A star in the Life Palace is like a lead actor on a stage: the same theatre, but a completely different play. Here are three contrasting majors and the distinct temperaments they create.

Zi Wei (紫微) — the Emperor Star. A Life Palace with Zi Wei alone (or with minimal support) produces a person with natural authority, pride, and a need for structure. Others feel this person’s presence; they command respect without effort. The shadow side: stubbornness, a tendency toward arrogance, and difficulty admitting error. Zi Wei’s temperament is regal, but if the palace is weak (e.g., in a barren branch like Chen or Xu), the authority can become brittle — a ruler without a court.

Tai Yang (太陽) — the Sun Star. Tai Yang in the Life Palace radiates openness, generosity, and an almost naive enthusiasm. These people are natural givers, often burning themselves out for others. They are warm, visible, and dislike secrecy. The danger: they can be too trusting, or they may exhaust themselves trying to light every corner. Tai Yang in the Life Palace also points to a life that becomes more expansive with age — the Sun rises, after all.

Qi Sha (七殺) — Seven Killings. A Life Palace occupied by Qi Sha yields a temperament forged for pressure. These individuals are decisive, competitive, and often restless. They thrive in crisis because their instinct is to cut through hesitation. The cost: impatience with routine, a tendency to burn bridges, and a body that runs on adrenaline. Qi Sha people must learn to deliberately slow down or their own intensity will consume them.

Notice the contrast: Zi Wei wants to rule, Tai Yang wants to shine, Qi Sha wants to conquer. Each will navigate the same Life Palace entirely differently.

How Decade Luck and Annual Pillars Activate It

The Life Palace is a fixed location on the chart’s grid, but it is not static in your life. It receives dynamic activation from two cycles.

Decade Luck (大運) — When your current Decade Luck palace lands on the Life Palace, that decade becomes intensely personal. Everything revolves around your identity, your body, your reputation. It is a period of reinvention or consolidation, depending on the stars. If the Decade Luck brings a Transformation Star (化禄, 化权, 化科, 化忌) into the Life Palace, the effect is magnified: you may start a new career, undergo a dramatic health shift, or experience a profound change in self-image.

Annual Pillars (流年) — Each year, the annual Earthly Branch rotates through the twelve palaces. The year that activates your Life Palace (i.e., the year whose branch coincides with your Life Palace branch) is a personal spotlight year. Events that touch your core identity — a birth, a divorce, a promotion, an illness — are more likely to occur, or if they occur, they will carry deeper psychological weight. This is also an excellent year for introspection and decisive self-change.

How to Read Your Own Life Palace

You do not need a master practitioner to begin reading your own Life Palace. The following steps are designed for a beginner with a cast chart in front of them.

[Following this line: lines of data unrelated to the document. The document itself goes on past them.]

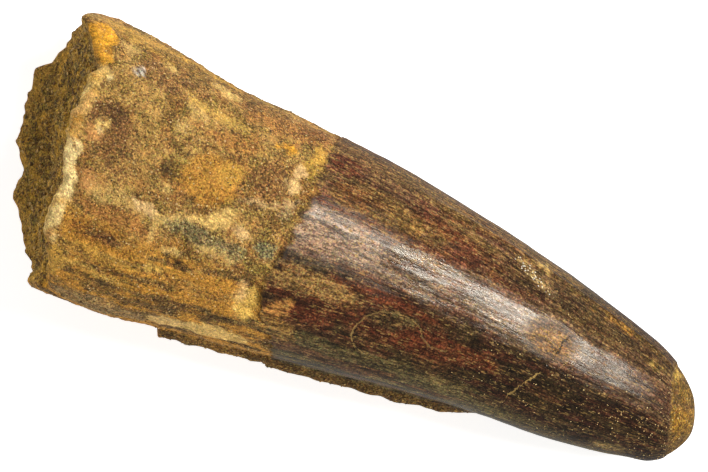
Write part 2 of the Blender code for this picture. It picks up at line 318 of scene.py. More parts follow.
def cracks(x, round_way):
    """How far the nearest crack is, to one side or the other, how pale its edge is and how much painted shade
    darkens it, if it is close.
    """
    nearest = np.full(np.shape(x), NO_CRACK)
    pale, dark = np.zeros(np.shape(x)), np.zeros(np.shape(x))
    for crack in CRACKS:
        for (x0, v0), (x1, v1) in zip(crack.points[:-1], crack.points[1:]):
            length = math.hypot(x1 - x0, v1 - v0)
            along = ((x - x0) * (x1 - x0) + (round_way - v0) * (v1 - v0)) / length
            side = ((round_way - v0) * (x1 - x0) - (x - x0) * (v1 - v0)) / length
            beyond = np.maximum(0, np.maximum(-along, along - length))
            away = np.hypot(side, beyond)
            closer = away < np.abs(nearest)
            near = 1 - smoothstep(*CRACK_REACH, away)
            nearest = np.where(closer, np.copysign(away, side), nearest)
            pale = np.where(closer, crack.pale * near, pale)
            dark = np.where(closer, crack.dark * near, dark)
    return nearest, pale, dark


def dust(x, round_way):
    """How much golden sand clings to the enamel."""
    upper = smoothstep(4.0, 8.0, round_way) * (1 - 0.7 * smoothstep(12, 30, x))
    base = smoothstep(10, -2, x) * smoothstep(-6, -4, round_way) * smoothstep(-1.2, -2.4, round_way)
    crack = 1 - smoothstep(0.5, 1.2, away_from(DUSTY_SPOT, x, round_way))
    return np.maximum(np.maximum(0.3, 0.6 * upper), np.maximum(0.95 * base, 0.7 * crack))


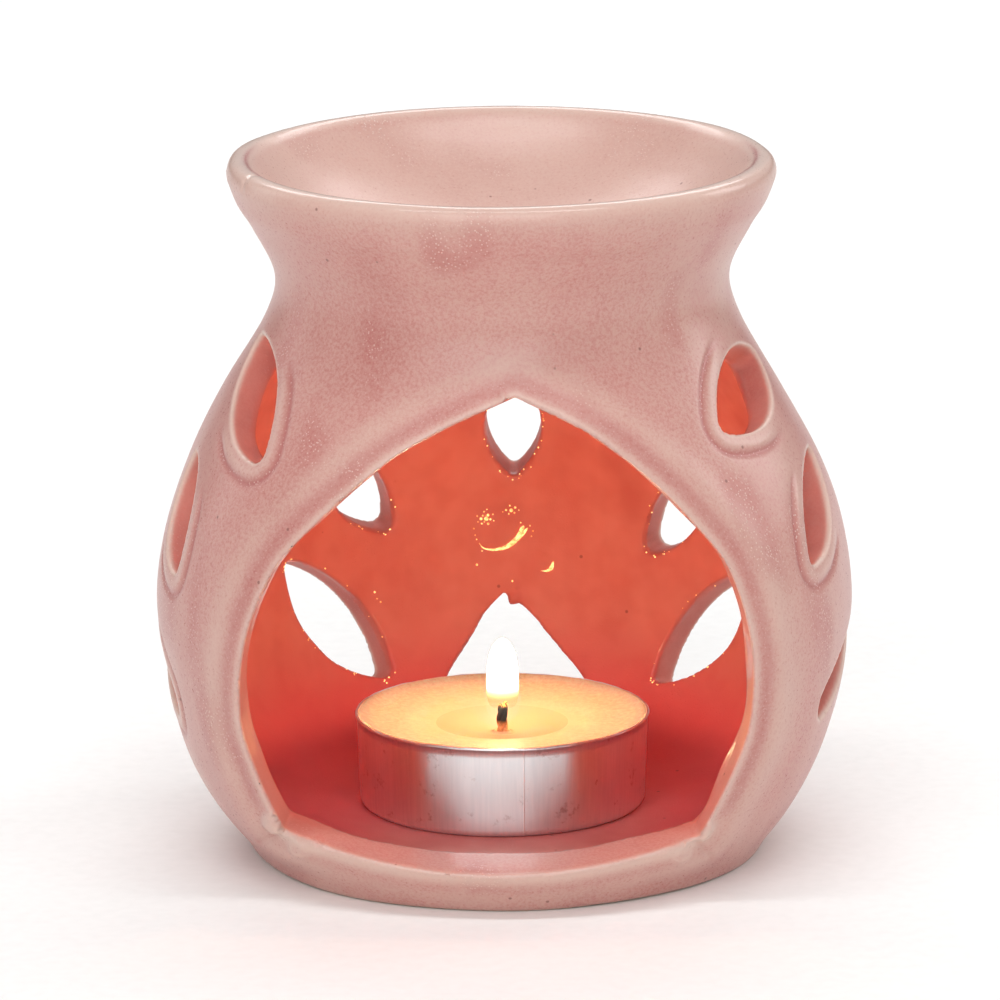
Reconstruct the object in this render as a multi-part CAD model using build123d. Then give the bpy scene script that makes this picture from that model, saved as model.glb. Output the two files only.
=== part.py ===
from build123d import *
import math
import os

# Essential oil burner: a pierced pot with an oil dish on its neck, and a tealight candle in its chamber.
# Millimetres, +Z up, -Y towards the large front opening, origin at the centre of the foot, on the table.

# Pot: outer outline, from the foot up to the neck
foot_diameter = 64.0
belly_diameter = 89.4
belly_height = 33.3
neck_diameter = 57.8
neck_height = 75.6
foot_edge_radius = 1.6
foot_wall_lean = 49.0
wall = 4.3
floor_thickness = 5.5
chamber_corner_radius = 3.0
# Each row: share of the way from the foot's or neck's radius out to the belly's, share of the rise
hip_shares = ((0.383, 0.182), (0.652, 0.363), (0.822, 0.545), (0.921, 0.727))
shoulder_shares = ((0.911, 0.214), (0.712, 0.428), (0.417, 0.643), (0.088, 0.857))
chamber_outline_shares = (0.14, 0.24, 0.34, 0.44, 0.54, 0.64, 0.74, 0.84, 0.93)

# Oil dish: flared outside, rolled rim, open bowl, spigot that sits in the neck
rim_diameter = 69.6
rim_roll_radius = 2.05
dish_height = 14.6
bowl_depth = 14.2
bowl_slope = 45.0
spigot_clearance = 0.2
# Each row: share of the way from the neck's radius to the rim's, share of the rise
flare_shares = ((0.459, 0.484), (0.773, 0.726))
# How far the bowl keeps its slope below the rim, and how far its floor keeps level, as shares of its radius
bowl_side_share = 0.36
bowl_floor_share = 0.51
quarter_round_share = 0.5523

# Front opening: a pointed arch with a low sill, not quite symmetrical, its apex a share of the neck's height
arch_apex_share = 0.8585
arch_apex_offset = 1.5
arch_left_reach = 33.0
arch_right_reach = 30.2
arch_corner_height = 9.2
sill_height = 6.3
# Each row, from the corner up: share of the side's reach, share of the rise from corner to apex
arch_left_shares = (
    (0.85, 0),
    (0.94, 0.14),
    (0.998, 0.27),
    (0.966, 0.44),
    (0.88, 0.58),
    (0.767, 0.675),
    (0.461, 0.84),
    (0.23, 0.925),
)
arch_right_shares = (
    (0.79, 0),
    (0.905, 0.135),
    (0.985, 0.25),
    (0.996, 0.385),
    (0.964, 0.508),
    (0.891, 0.621),
    (0.772, 0.707),
    (0.583, 0.815),
    (0.327, 0.925),
)

# Back opening: a small pointed arch near the floor of the chamber
back_arch_apex_height = 23.1
back_arch_left_reach = 9.6
back_arch_right_reach = 13.0
back_arch_corner_height = 8.6
back_arch_sill_height = 7.6
back_arch_side_shares = ((1.0, 0), (0.77, 0.3), (0.585, 0.48), (0.42, 0.65), (0.25, 0.83))

# Petal-shaped holes, cut square to the wall. The largest petal gives the length and the width.
petal_length = 22.1
petal_width = 9.45
petal_reach_outside = 6.0
petal_reach_inside = 3.0
# Each row: azimuth in degrees from the front, height as a share of the neck's height,
# length and width as shares of the largest petal's, lean in degrees, tip radius as a share of the width
petal_shares = (
    (-66.5, 0.825, 1.0, 1.0, -51.6, 0.222),
    (-77.4, 0.614, 0.774, 1.0, -35.5, 0.1),
    (-89.0, 0.344, 1.0, 0.624, -60.0, 0.35),
    (65.6, 0.835, 0.91, 0.992, 71.3, 0.164),
    (72.4, 0.628, 0.849, 0.843, 50.6, 0.12),
    (79.8, 0.344, 1.0, 0.624, 64.6, 0.35),
    (-144.4, 0.271, 0.99, 0.948, 39.2, 0.13),
    (136.3, 0.262, 0.953, 0.904, -38.7, 0.1),
    (-151.3, 0.515, 0.68, 0.752, 39.7, 0.19),
    (145.0, 0.477, 0.69, 0.694, -38.9, 0.237),
    (177.9, 0.631, 0.695, 0.772, -0.7, 0.14),
)

# Tealight: pressed aluminium cup, wax, wick and the tinplate sustainer that holds the wick
tealight_offset = -0.4
cup_diameter = 38.0
cup_height = 12.0
cup_wall = 0.25
cup_bead_radius = 0.3
cup_taper = 0.45
cup_corner_radius = 1.0
wax_clearance = 0.15
wax_top_drop = 0.7
wax_pool_diameter = 19.0
wax_pool_depth = 1.1
wick_diameter = 1.5
wick_clearance = 0.05
wick_standing_height = 2.7
wick_bend_height = 1.0
wick_bend_angle = 20.0
sustainer_diameter = 12.0
sustainer_thickness = 0.3
sustainer_neck_height = 3.4
sustainer_neck_wall = 0.3

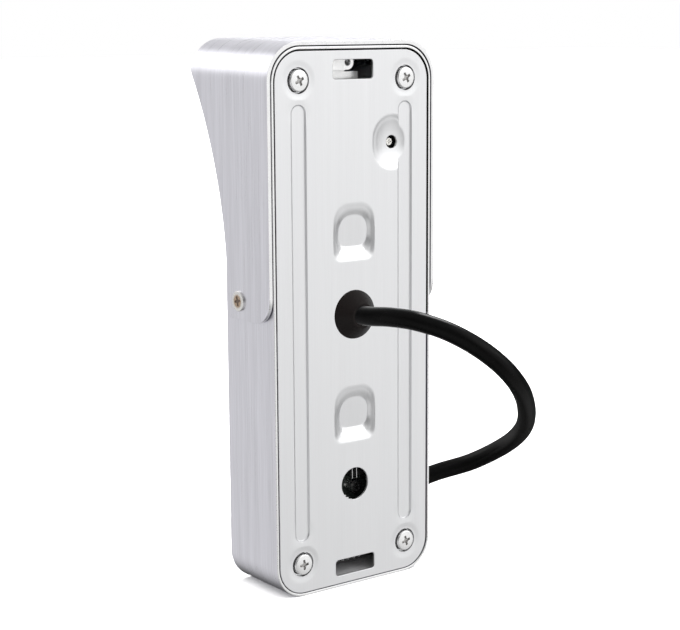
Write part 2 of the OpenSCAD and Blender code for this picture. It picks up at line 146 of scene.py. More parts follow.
# Soft light from a direction: (towards, full inside this angle, none outside this angle, strength).
GLOWS = (
    ((-0.58, 0.79, 0.07), 15, 42, 0.83),
    ((0.58, -0.80, -0.05), 20, 60, 0.58),
    ((-0.45, -0.80, 0.42), 10, 32, 0.42),
    ((0.38, -0.80, 0.46), 9, 23, 1.20),
    ((-0.55, 0.55, 0.60), 10, 35, 1.00),
    ((-0.50, 0.28, -0.80), 12, 44, 0.40),
    ((-0.88, 0.38, 0.33), 6, 19, 0.70),
    ((-0.18, 0.90, 0.40), 6, 19, 0.60),
    ((0.50, 0.85, -0.17), 10, 40, 0.12),
    ((0.86, 0.48, -0.17), 10, 34, 0.14),
    ((0.50, 0.60, -0.62), 14, 44, 0.45),
    ((0.95, -0.10, -0.30), 14, 44, 0.35),
    ((-0.50, -0.33, 0.78), 6, 19, 14.00),
)


def world():
    """A studio of soft boxes round a grey room, and plain white where the camera looks past the floor."""
    made = bpy.data.worlds.new("studio")
    made.use_nodes = True
    tree = made.node_tree
    towards = add(tree, "TexCoord").outputs["Generated"]
    height = add(tree, "SeparateXYZ", Vector=towards).outputs["Z"]
    light = span(tree, height, 0.2, 0.9, 0.10, 0.6)
    for aim, inner, outer, strength in GLOWS:
        dot = vector_math(tree, "DOT_PRODUCT", towards, Vector(aim).normalized(), "Value")
        edges = math.cos(math.radians(outer)), math.cos(math.radians(inner))
        light = math_node(tree, "ADD", light, span(tree, dot, *edges, 0.0, strength))
    seen = add(tree, "LightPath").outputs["Is Camera Ray"]
    level = add(tree, "Mix", {"data_type": "FLOAT"}, i0=seen, i2=light, i3=1.0).outputs[0]
    back = tree.nodes["Background"]
    tree.links.new(level, back.inputs["Color"])
    bpy.context.scene.world = made


def sky_lamp(aim, spread, power):
    """Wide soft light from above for all that isn't metal; metal reflects the world's glows."""
    data = bpy.data.lights.new("sky_lamp", "SUN")
    data.angle = math.radians(spread)
    data.energy = power
    made = linked("sky_lamp", data)
    made.rotation_mode = "QUATERNION"
    made.rotation_quaternion = Vector(aim).to_track_quat("-Z", "Y")
    made.visible_glossy = False


def floor():
    """A plain white floor. Metal reflects the grey room below it instead."""
    mesh = bpy.data.meshes.new("floor")
    size = 6
    corners = [(size * x, size * y, 0) for x, y in ((-1, -1), (1, -1), (1, 1), (-1, 1))]
    mesh.from_pydata(corners, [], [(0, 1, 2, 3)])
    made = linked("floor", mesh)
    made.visible_glossy = False
    paint = bpy.data.materials.new("floor_paint")
    paint.use_nodes = True
    shader = paint.node_tree.nodes["Principled BSDF"]
    shader.inputs["Base Color"].default_value = (0.97, 0.97, 0.97, 1)
    shader.inputs["Roughness"].default_value = 0.9
    shader.inputs["Specular IOR Level"].default_value = 0
    mesh.materials.append(paint)


def studio():
    bpy.context.scene.view_settings.view_transform = "Standard"
    camera()
    world()
    floor()
    sky_lamp((-0.15, -0.75, -1), 90, 6.0)


# ---- materials


def material(name, colour, roughness, metallic=0.0, **constants):
    """A Principled material, its tree, and the position that its patterns follow, in metres."""
    made = bpy.data.materials.new(name)
    made.use_nodes = True
    tree = made.node_tree
    shader = tree.nodes["Principled BSDF"]
    shader.inputs["Base Color"].default_value = (*colour, 1)
    shader.inputs["Roughness"].default_value = roughness
    shader.inputs["Metallic"].default_value = metallic
    for key, value in constants.items():
        shader.inputs[key.replace("_", " ")].default_value = value
    return made, tree, shader, add(tree, "TexCoord").outputs["Object"]


def noise(tree, place, scale, detail=2.0, roughness=0.5):
    """Noise whose pattern repeats about `scale` times a metre along x, y and z."""
    if not isinstance(scale, tuple):
        scale = (scale,) * 3
    stretched = add(tree, "Mapping", Vector=place, Scale=scale).outputs["Vector"]
    return add(
        tree, "TexNoise", Vector=stretched, Scale=1.0, Detail=detail, Roughness=roughness
    ).outputs["Fac"]


def shade(tree, shader, value, colour, amount):
    """The colour, lighter and darker by `amount` as value goes from 0.3 to 0.7."""
    light = span(tree, value, 0.3, 0.7, 1 - amount, 1 + amount, "LINEAR")
    tinted = add(
        tree, "VectorMath", {"operation": "SCALE"}, i0=colour, Scale=light
    ).outputs["Vector"]
    tree.links.new(tinted, shader.inputs["Base Color"])


def roughen(tree, shader, value, low, high):
    tree.links.new(span(tree, value, 0.3, 0.7, low, high, "LINEAR"), shader.inputs["Roughness"])


def bump(tree, shader, value, depth):
    """Relief `depth` metres high."""
    made = add(tree, "Bump", Height=value, Distance=depth, Strength=1.0)
    tree.links.new(made.outputs["Normal"], shader.inputs["Normal"])


def brushed(name, colour, roughness, grain, streak, depth):
    """Brushed metal. grain is how often a streak comes along x, y and z, per metre."""
    made, tree, shader, place = material(name, colour, roughness, 1.0)
    fine = noise(tree, place, grain, 3.0)
    broad = noise(tree, place, tuple(g * 0.16 for g in grain))
    mixed = add(tree, "Mix", {"data_type": "FLOAT"}, i0=0.45, i2=fine, i3=broad).outputs[0]
    shade(tree, shader, mixed, colour, streak)
    roughen(tree, shader, fine, roughness - 0.05, roughness + 0.05)
    bump(tree, shader, fine, depth)
    return made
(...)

Step 1: Locate the Life Palace. It is always labelled in the chart grid. Note its Earthly Branch (子丑寅卯 etc.) and the Heavenly Stem above it. That Heavenly Stem determines which stars transform in that position — write it down.

Step 2: List the main stars (甲级星) in the palace. Ignore the minor stars for now. Ask: what is the dominant energy? If one star is clearly the brightest (e.g., Zi Wei, Wu Qu, Tian Tong), that is your primary temperament. If there are two or more, note their relationship — do they harmonise or clash? For example, Zi Wei and Tian Fu together produce a serene authority; Qi Sha and Po Jun together are volatile and combative.

Step 3: Check the supporting stars (乙级星). Look for Tian Kui and Tian Yue (noble helpers) — they soften a harsh star. Look for Huo Xing and Ling Xing (fire and lightning) — they speed things up, often to the point of recklessness. Note the presence of Tian Ma (the heavenly horse) — it suggests restlessness and a need for movement.

Step 4: Examine the Four Transformations (四化). In your chart, locate the Heavenly Stem of your Life Palace. If that stem generates a Transformation Star (化禄, 化权, 化科, or 化忌) into the Life Palace itself, that is a powerful modifier. For instance, 化忌 in the Life Palace often indicates a person who is hard on themselves, sometimes needlessly.

Step 5: Cross-reference with the Spouse Palace (夫妻宮) and Career Palace (官祿宮). The Life Palace is the root, but your public life and your intimate life will either support or challenge your core identity. If the Career Palace is filled with cautious stars (e.g., Tian Xiang, Tian Liang) while the Life Palace is aggressive (Qi Sha, Po Jun), you may feel constantly restrained at work. That tension is a clue to your growth edge.

Start with these five steps. Over time, you will learn to feel the texture of your own Life Palace — and recognise how it plays out in your daily decisions, your recurring struggles, and your quiet strengths. The Life Palace is not destiny; it is your first sentence. The story you write from it is entirely your own.